I should like to quote from Melba’s own favourite criticism of her singing, from the pen of the famous Boston critic Philip Hale in 1907:

“There is still no voice like unto that of Madame Melba, and no one of her sisters on the operatic or concert stage uses voice with the like spontaneity and ease … Those who were so fortunate as to hear her memorable performance of Marguerite’s music in the “Damnation of Faust” at a Cecilia concert a few years ago were struck by the richness of her middle and lower tones which were in themselves expressions of womanly and tender emotions.

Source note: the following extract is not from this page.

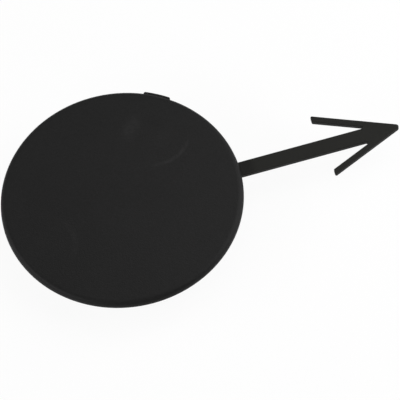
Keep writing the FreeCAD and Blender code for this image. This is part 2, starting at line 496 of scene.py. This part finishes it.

“Today this voice is still brilliant in florid passages; it still has the freshness, the ‘girlish quality’ that has always characterized it, and set it apart from those of other singing women; but it now has a fullness, a richness and a sumptuousness that are incomparably beautiful. The voice of Madame Melba would work a wondrous spell even if the artistry of the singer were not uncommon, thrice admirable. And perhaps the most striking characteristic of this voice as it is today is its impersonal nature. It is not so much the voice of a perfect singer as it is the ideal voice of song.”